[Items listed in a dataset]
┌──
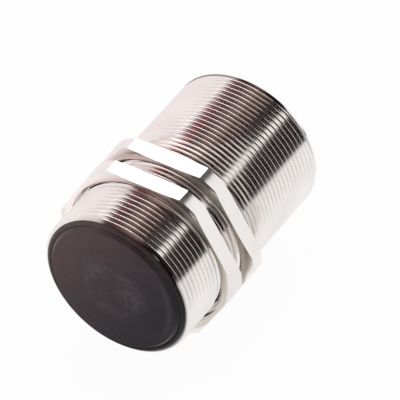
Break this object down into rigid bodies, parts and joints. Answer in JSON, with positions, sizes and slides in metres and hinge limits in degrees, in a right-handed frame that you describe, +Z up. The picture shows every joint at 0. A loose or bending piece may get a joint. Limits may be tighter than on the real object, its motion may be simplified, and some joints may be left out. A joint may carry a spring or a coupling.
{
  "type": "inductive distance sensor",
  "caption": "Threaded metal barrel with a flat black sensing face, thin hexagon lock nuts and a keyed plug connector at the rear.",
  "frame": {"origin": "centre of the flat sensing face", "axes": "+Y runs along the barrel from the sensing face to the plug, +Z is up, with a flat of each lock nut facing down"},
  "size_m": [0.0506, 0.0726, 0.046],
  "materials": {
    "nickel_plate": "bright nickel plating on turned brass",
    "black_plastic": "fine moulded grain",
    "black_rubber": "smooth rubber",
    "ferrite": "sintered, dull",
    "nylon": "natural nylon",
    "copper": "enamelled copper",
    "shield_brass": "rolled strip",
    "board": "solder mask on glass fibre",
    "chip_epoxy": "moulded epoxy",
    "can_metal": "drawn can",
    "gold_plate": "gold plating on brass"
  },
  "bodies": {
    "barrel": {"threaded_sleeve": "nickel_plate", "connector_shell": "nickel_plate", "connector_lock_nut": "nickel_plate", "sensing_cap": "black_plastic", "rear_end_cap": "black_plastic", "contact_carrier": "black_plastic", "front_seal_ring": "black_rubber", "rear_seal_ring": "black_rubber", "connector_gasket": "black_rubber", "ferrite_core": "ferrite", "filter_choke": "ferrite", "coil_bobbin": "nylon", "core_holder": "nylon", "coil_winding": "copper", "coil_lead_a": "copper", "coil_lead_b": "copper", "shield_ring": "shield_brass", "circuit_board": "board", "oscillator_chip": "chip_epoxy", "microcontroller": "chip_epoxy", "output_amplifier": "chip_epoxy", "voltage_regulator": "chip_epoxy", "protection_diode": "chip_epoxy", "filter_capacitor_1": "can_metal", "filter_capacitor_2": "can_metal", "filter_capacitor_3": "can_metal", "contact_pin_1": "gold_plate", "contact_pin_2": "gold_plate", "contact_pin_3": "gold_plate", "contact_pin_4": "gold_plate"},
    "front_nut": {"front_nut": "nickel_plate"},
    "rear_nut": {"rear_nut": "nickel_plate"}
  },
  "joints": [
    {"name": "front_nut_travel", "type": "slide", "parent": "barrel", "child": "front_nut", "axis": [0, 1, 0], "range_m": [-0.0112, 0.003]},
    {"name": "rear_nut_travel", "type": "slide", "parent": "barrel", "child": "rear_nut", "axis": [0, 1, 0], "range_m": [0, 0.032]}
  ]
}
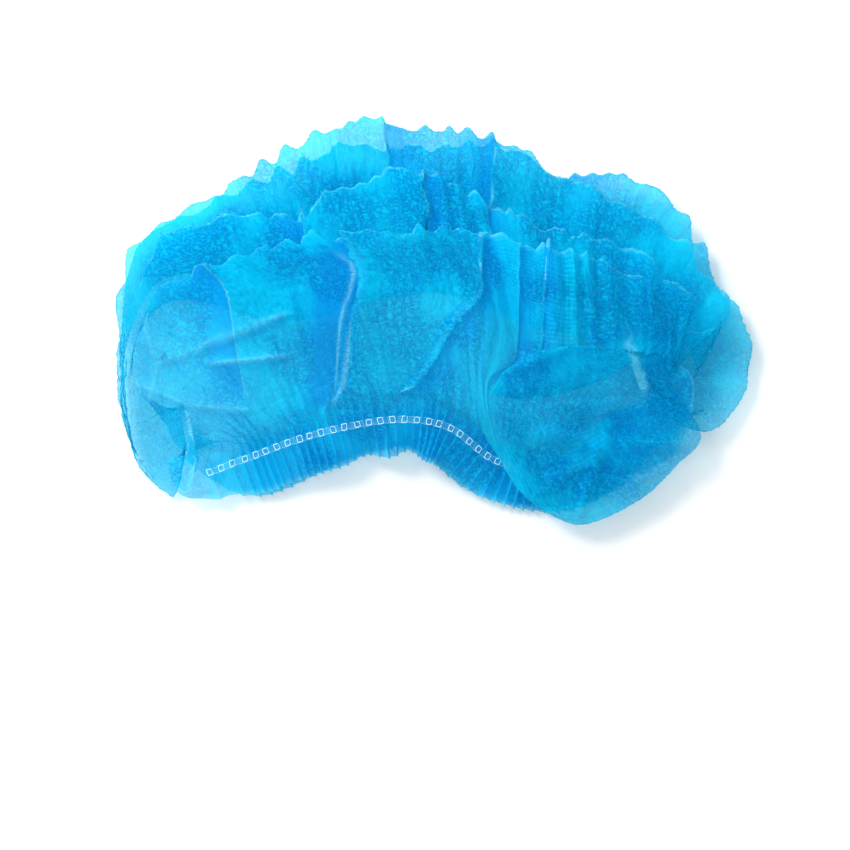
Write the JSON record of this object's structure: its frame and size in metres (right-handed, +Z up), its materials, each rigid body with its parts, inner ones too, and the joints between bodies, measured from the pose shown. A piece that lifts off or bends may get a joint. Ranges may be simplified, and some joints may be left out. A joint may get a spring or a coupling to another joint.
{
  "type": "disposable bouffant hairnet",
  "caption": "Disposable strip-type hairnet of gathered blue non-woven cloth, pulled open and lying flat, with an elastic in each edge and welded ends.",
  "frame": {"origin": "on the surface that the hairnet lies on, under the middle of its bounding box", "axes": "+X to the right along the elastics, +Y from the mouth towards the crown, +Z up"},
  "size_m": [0.2953, 0.1868, 0.0443],
  "materials": {
    "cloth": "thin translucent blue spun-bonded polypropylene, finely creased",
    "elastic": "narrow covered elastic yarn, pale blue-white, matt",
    "weld": "polypropylene cloth pressed and fused, satin"
  },
  "bodies": {
    "root": {"crown": "cloth", "front_elastic": "elastic", "back_elastic": "elastic", "left_end_weld": "weld", "right_end_weld": "weld"}
  },
  "joints": []
}
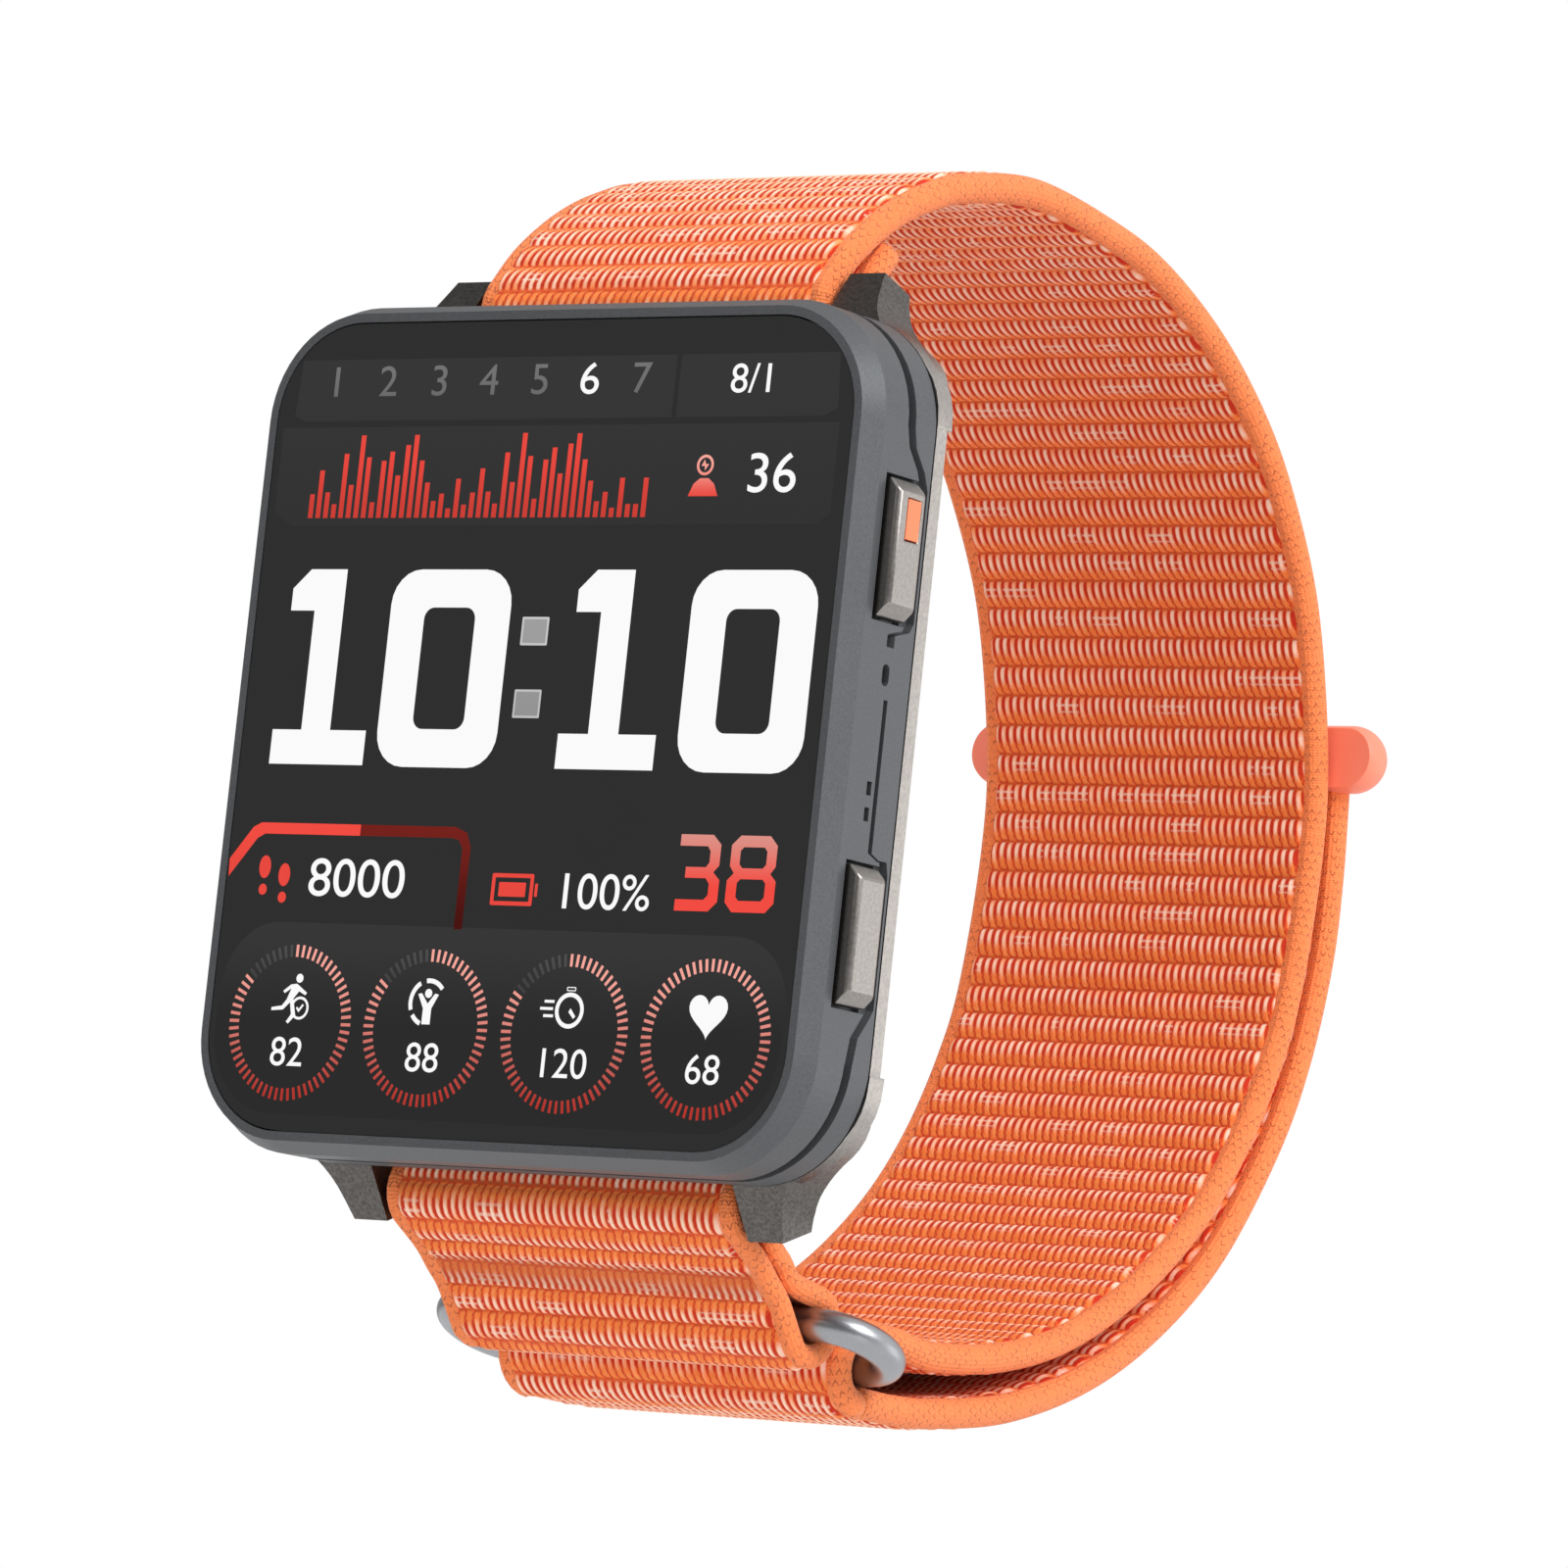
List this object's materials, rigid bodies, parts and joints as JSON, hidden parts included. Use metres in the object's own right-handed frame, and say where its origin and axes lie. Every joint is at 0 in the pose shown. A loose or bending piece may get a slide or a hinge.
└──
Description of the task:
Your task is to output all of the data above word for word.

Finished task:
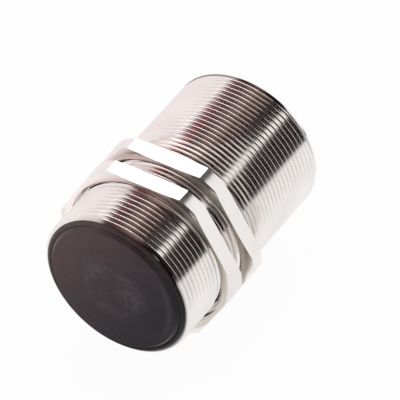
Break this object down into rigid bodies, parts and joints. Answer in JSON, with positions, sizes and slides in metres and hinge limits in degrees, in a right-handed frame that you describe, +Z up. The picture shows every joint at 0. A loose or bending piece may get a joint. Limits may be tighter than on the real object, its motion may be simplified, and some joints may be left out. A joint may carry a spring or a coupling.
{
  "type": "inductive distance sensor",
  "caption": "Threaded metal barrel with a flat black sensing face, thin hexagon lock nuts and a keyed plug connector at the rear.",
  "frame": {"origin": "centre of the flat sensing face", "axes": "+Y runs along the barrel from the sensing face to the plug, +Z is up, with a flat of each lock nut facing down"},
  "size_m": [0.0506, 0.0726, 0.046],
  "materials": {
    "nickel_plate": "bright nickel plating on turned brass",
    "black_plastic": "fine moulded grain",
    "black_rubber": "smooth rubber",
    "ferrite": "sintered, dull",
    "nylon": "natural nylon",
    "copper": "enamelled copper",
    "shield_brass": "rolled strip",
    "board": "solder mask on glass fibre",
    "chip_epoxy": "moulded epoxy",
    "can_metal": "drawn can",
    "gold_plate": "gold plating on brass"
  },
  "bodies": {
    "barrel": {"threaded_sleeve": "nickel_plate", "connector_shell": "nickel_plate", "connector_lock_nut": "nickel_plate", "sensing_cap": "black_plastic", "rear_end_cap": "black_plastic", "contact_carrier": "black_plastic", "front_seal_ring": "black_rubber", "rear_seal_ring": "black_rubber", "connector_gasket": "black_rubber", "ferrite_core": "ferrite", "filter_choke": "ferrite", "coil_bobbin": "nylon", "core_holder": "nylon", "coil_winding": "copper", "coil_lead_a": "copper", "coil_lead_b": "copper", "shield_ring": "shield_brass", "circuit_board": "board", "oscillator_chip": "chip_epoxy", "microcontroller": "chip_epoxy", "output_amplifier": "chip_epoxy", "voltage_regulator": "chip_epoxy", "protection_diode": "chip_epoxy", "filter_capacitor_1": "can_metal", "filter_capacitor_2": "can_metal", "filter_capacitor_3": "can_metal", "contact_pin_1": "gold_plate", "contact_pin_2": "gold_plate", "contact_pin_3": "gold_plate", "contact_pin_4": "gold_plate"},
    "front_nut": {"front_nut": "nickel_plate"},
    "rear_nut": {"rear_nut": "nickel_plate"}
  },
  "joints": [
    {"name": "front_nut_travel", "type": "slide", "parent": "barrel", "child": "front_nut", "axis": [0, 1, 0], "range_m": [-0.0112, 0.003]},
    {"name": "rear_nut_travel", "type": "slide", "parent": "barrel", "child": "rear_nut", "axis": [0, 1, 0], "range_m": [0, 0.032]}
  ]
}
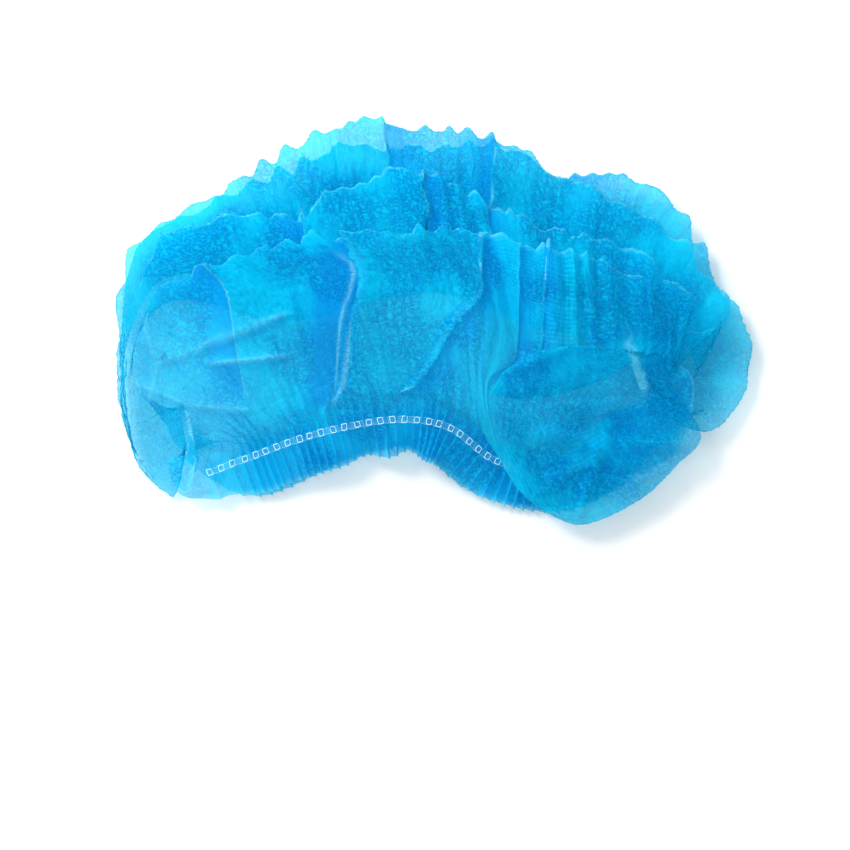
Write the JSON record of this object's structure: its frame and size in metres (right-handed, +Z up), its materials, each rigid body with its parts, inner ones too, and the joints between bodies, measured from the pose shown. A piece that lifts off or bends may get a joint. Ranges may be simplified, and some joints may be left out. A joint may get a spring or a coupling to another joint.
{
  "type": "disposable bouffant hairnet",
  "caption": "Disposable strip-type hairnet of gathered blue non-woven cloth, pulled open and lying flat, with an elastic in each edge and welded ends.",
  "frame": {"origin": "on the surface that the hairnet lies on, under the middle of its bounding box", "axes": "+X to the right along the elastics, +Y from the mouth towards the crown, +Z up"},
  "size_m": [0.2953, 0.1868, 0.0443],
  "materials": {
    "cloth": "thin translucent blue spun-bonded polypropylene, finely creased",
    "elastic": "narrow covered elastic yarn, pale blue-white, matt",
    "weld": "polypropylene cloth pressed and fused, satin"
  },
  "bodies": {
    "root": {"crown": "cloth", "front_elastic": "elastic", "back_elastic": "elastic", "left_end_weld": "weld", "right_end_weld": "weld"}
  },
  "joints": []
}
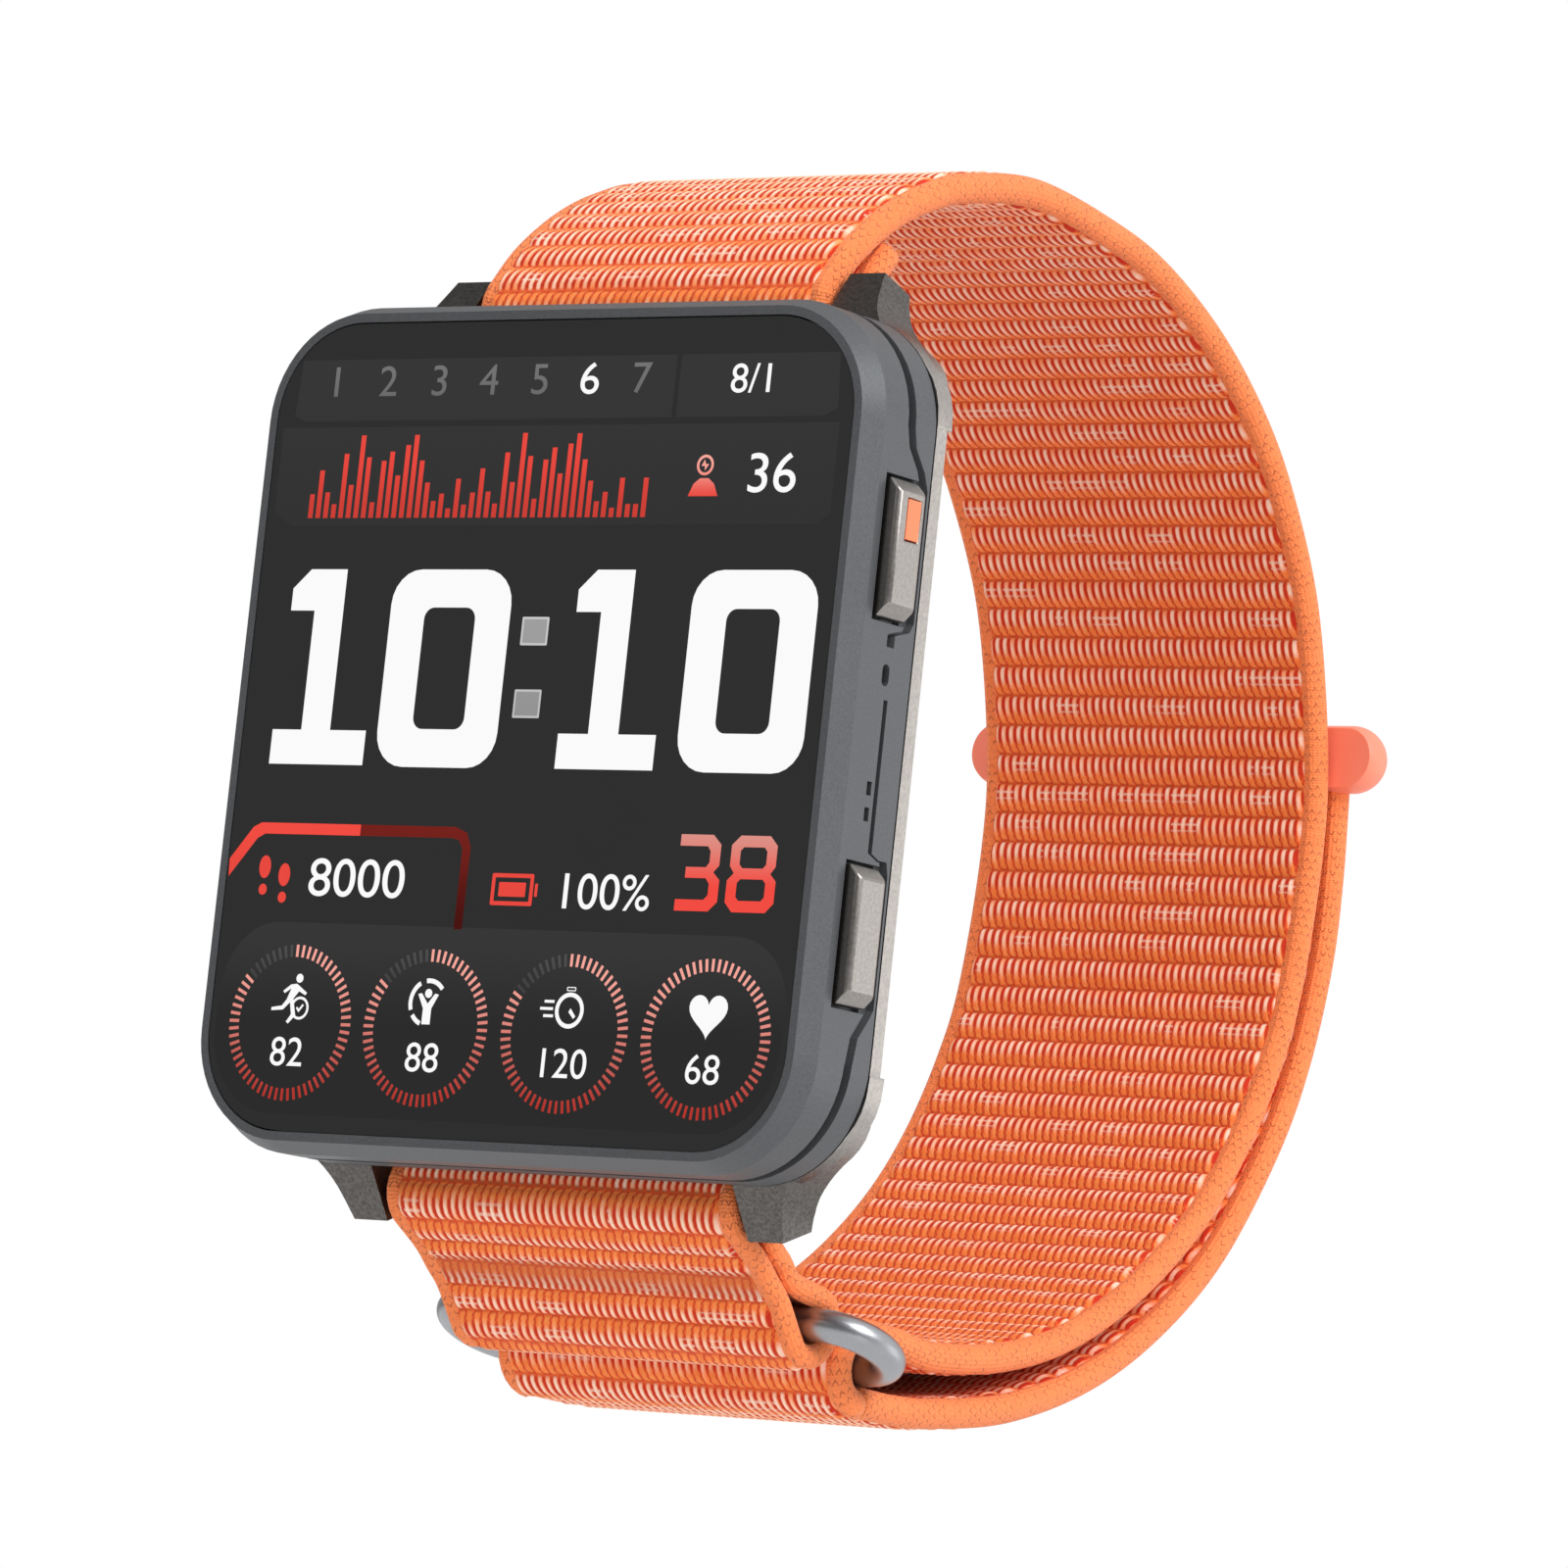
List this object's materials, rigid bodies, parts and joints as JSON, hidden parts included. Use metres in the object's own right-handed frame, and say where its origin and axes lie. Every joint is at 0 in the pose shown. A loose or bending piece may get a slide or a hinge.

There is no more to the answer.